Adversity and Identity

Adversity and Identity

Sept. 21, 2005

If the No. 21-ranked Hawkeyes are looking for an identity, they just might find it in Columbus against No. 8 Ohio State starting at 11 a.m. CDT Saturday inside the horseshoe that is Ohio Stadium.

“I think you develop your identity as circumstances present themselves,” Head Coach Kirk Ferentz said Tuesday at his weekly press conference. “It’s a big step for us obviously. It’s a big challenge for us, so we’re going to find out.”

After three non-conference games, few inside the Hawkeye (2-1) program are sure about what type of team they have.

“It’s a process,” Ferentz said. “Every season will have a new identity, its own twists and turns to it. Teams develop personalities just like people do, I think.”

In the same breath, though, Ferentz said he usually doesn’t know the personality of any team until November, which coincidentally is also when he knows the team’s season record.

“Every game is a challenge,” he said. “We’ve already failed at one challenge. We failed one test, not so much on the scoreboard but how we performed that day. It wasn’t what we’re looking for – none of us. That’s what it is about football. We play 11, we don’t play 162. Every step along the way is interesting and important.”

Linebacker Chad Greenway, the Big Ten Conference Defensive Player of the Week, thinks more character is built outside of game-time situations than during.

“Character is built in practice, in the weight room, what you do away from the field really,” he said. “That’s the approach we’ve taken. And we haven’t really found our identity yet. We have to keep working for that and searching for who we are.”

Albert Young, who’s led Iowa’s offensive attack with a 99-yard per game rushing average, said the adversity Iowa will face in Ohio will go a long way to determine the team’s identity.

“Everybody’s pretty much against us,” the sophomore running back said. “I don’t think anybody’s picking us to win this game. That’s something that we’re going to use as extra motivation. When you go up against a top-10 team like this, playing in front of 100,000 on the road, if you don’t see what a team’s like with that, I don’t know what’s wrong with them.

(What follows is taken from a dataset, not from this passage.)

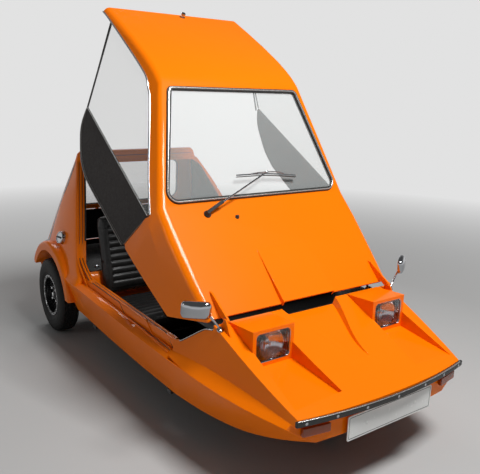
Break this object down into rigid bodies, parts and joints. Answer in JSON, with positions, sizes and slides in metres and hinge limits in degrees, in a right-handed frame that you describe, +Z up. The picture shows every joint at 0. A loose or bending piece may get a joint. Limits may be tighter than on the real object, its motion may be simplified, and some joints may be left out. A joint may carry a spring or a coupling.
{
  "type": "three wheeled car",
  "caption": "Wedge-shaped microcar with one steered front wheel, an open cabin under a tipping one-piece canopy and a rear boot lid.",
  "frame": {"origin": "on the ground, at the middle of the body's length and width", "axes": "+Y points to the tail, +X to the car's left, +Z up"},
  "size_m": [1.397, 2.7938, 2.0797],
  "materials": {
    "body_orange": "gloss",
    "glass_clear": "clear",
    "lamp_glass": "fluted",
    "lamp_silver": "bright",
    "rubber_black": "matt",
    "tyre_black": "matt",
    "wheel_black": "black with a polished lip",
    "vinyl_black": "satin vinyl",
    "skirt_vinyl": "dark brown vinyl",
    "window_sheet": "clear flexible sheet",
    "black_paint": "satin",
    "black_plastic": "grained",
    "chrome": "bright",
    "steel": "machined",
    "cast_iron": "rough",
    "plate_white": "blank",
    "lamp_orange": "translucent",
    "lamp_red": "translucent",
    "floor_mat": "ribbed"
  },
  "bodies": {
    "body": {"nose_body": "body_orange", "side_sills": "body_orange", "tail_body": "body_orange", "lid_hinges": "chrome", "rear_window": "glass_clear", "hinge_brackets": "body_orange", "bumpers": "rubber_black", "front_plate": "plate_white", "front_indicators": "lamp_orange", "tail_lamps": "lamp_red", "headlamp_reflectors": "lamp_silver", "headlamp_lenses": "lamp_glass", "wing_mirrors": "chrome", "fuel_cap": "chrome", "cabin_floor": "floor_mat", "bulkhead": "black_paint", "engine_cover": "vinyl_black", "engine_block": "cast_iron", "dashboard": "black_plastic", "steering_column": "black_plastic", "pedals": "black_paint", "hand_levers": "black_paint", "seat_bases": "black_paint", "seat_cushions": "vinyl_black", "seat_backs": "vinyl_black", "rear_shelf": "vinyl_black", "chassis_frame": "black_paint", "swing_arm": "black_paint", "front_spring_unit": "black_paint", "rear_axle": "black_paint", "propshaft": "steel", "rear_suspension": "black_paint", "exhaust": "steel"},
    "canopy": {"canopy_shell": "body_orange", "windscreen_seal": "rubber_black", "windscreen": "glass_clear", "hinge_blades": "body_orange", "sidescreen_skirts": "skirt_vinyl", "sidescreen_windows": "window_sheet", "sidescreen_rods": "black_paint", "wiper": "chrome"},
    "strut_cylinder": {"strut_cylinder": "black_paint"},
    "strut_rod": {"strut_rod": "steel"},
    "boot_lid": {"boot_lid": "body_orange"},
    "steering_wheel": {"steering_wheel": "black_plastic"},
    "steering_knuckle": {"steering_knuckle": "steel"},
    "front_wheel": {"front_tyre": "tyre_black", "front_rim": "wheel_black"},
    "rear_left_wheel": {"rear_left_tyre": "tyre_black", "rear_left_rim": "wheel_black"},
    "rear_right_wheel": {"rear_right_tyre": "tyre_black", "rear_right_rim": "wheel_black"}
  },
  "joints": [
    {"name": "canopy_hinge", "type": "hinge", "parent": "body", "child": "canopy", "pos_m": [0, -0.85, 0.671], "axis": [1, 0, 0], "range_deg": [-29, 0]},
    {"name": "strut_tilt", "type": "hinge", "parent": "body", "child": "strut_cylinder", "pos_m": [0.48, -0.75, 0.622], "axis": [1, 0, 0], "range_deg": [-34.5, 1.5]},
    {"name": "strut_slide", "type": "slide", "parent": "strut_cylinder", "child": "strut_rod", "axis": [0, 0.603, 0.7977], "range_m": [-0.0525, 0.002]},
    {"name": "boot_lid_hinge", "type": "hinge", "parent": "body", "child": "boot_lid", "pos_m": [0, 1.26399, 0.79373], "axis": [1, 0, 0], "range_deg": [0, 70]},
    {"name": "steer", "type": "hinge", "parent": "body", "child": "steering_knuckle", "pos_m": [0.11, -0.902, 0.252], "axis": [0, 0, 1], "range_deg": [-35, 35]},
    {"name": "steering_wheel_turn", "type": "hinge", "parent": "body", "child": "steering_wheel", "pos_m": [-0.33, -0.25, 0.58], "axis": [0, 0.9397, 0.3419], "range_deg": [-360, 360]},
    {"name": "front_wheel_spin", "type": "hinge", "parent": "steering_knuckle", "child": "front_wheel", "pos_m": [0, -0.902, 0.252], "axis": [1, 0, 0], "continuous": true},
    {"name": "rear_left_wheel_spin", "type": "hinge", "parent": "body", "child": "rear_left_wheel", "pos_m": [0.628, 1.054, 0.252], "axis": [1, 0, 0], "continuous": true},
    {"name": "rear_right_wheel_spin", "type": "hinge", "parent": "body", "child": "rear_right_wheel", "pos_m": [-0.628, 1.054, 0.252], "axis": [1, 0, 0], "continuous": true}
  ],
  "couplings": [
    {"joint": "strut_tilt", "follows": "canopy_hinge", "ratio": 1.15},
    {"joint": "strut_slide", "follows": "canopy_hinge", "m_per_rad": 0.101},
    {"joint": "steering_wheel_turn", "follows": "steer", "ratio": 10}
  ]
}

“We’ll find out what the true Hawkeyes are about.”

Ferentz said that Ohio State (2-1) is a tough opponent to have to start conference play.

“When you go up against a top-10 team like this, playing in front of 100,000 on the road, if you don’t see what a team’s like with that, I don’t know what’s wrong with them. We’ll find out what the true Hawkeyes are about.”
Running back Albert Young

“They don’t appear to have any weaknesses,” he said. “They’re an excellent football team, and playing in Columbus makes it that much more of a challenge. All that being said, we need to be worried about us, and push ahead so that we can be ready on Saturday.”

Ferentz also dismissed some concern that the “horseshoe” – in front of 104,000-plus – is too intimidating.

“I think the No. 1 factor is that they usually have a pretty good team,” he said, “so when you show up there you usually have a pretty good team waiting for you. You’re normally the underdog. It’s a pretty good head start.

“It’s a pretty big place to play. It’s loud in there, but there are a lot of places in the Big Ten that are loud,” the coach added. “I think the one constant is their talent. Since I came into the conference in 1981, I can’t think of another team that’s had better talent year-in and year-out than Ohio State.”

Quarterback Drew Tate agreed with his coach.

“It’s a nice place, and it’s real loud,” he said, recalling his first trip there as a freshman. “But we have priorities to take care of without worrying about that distraction.”

FUNNY FERENTZ: Head Coach Kirk Ferentz likes to show off his well-developed sense of humor occasionally among the members of the media. On Tuesday, when asked whether he developed good recruiting contacts in Ohio while he was an assistant with the Browns, the coach replied: “When you’re a pro coach, you might as well be living on the moon or somewhere else. You know your neighbors, kind of. My neighbor in Baltimore thought I was a baker for five years. He asked my wife if I was a baker one time.” No one now could make the same mistake.

INJURIES: Sophomore linebacker Chris Brevi is the only Hawkeye on the disabled list going into Ohio State. Offensive lineman David Walker got through a full slate of practices last week, and returns to the two-deep behind junior Marshal Yonda at left guard.

CAPTAINS: Coach Ferentz selected Abdul Hodge, Chad Greenway, Brian Ferentz, and Marcus Schnoor, a senior running back, to be this week’s captains. Brian Ferentz has been a captain all four weeks. Hodge has held the honor twice before and Greenway once. It will be Schnoor’s first time at the coin toss.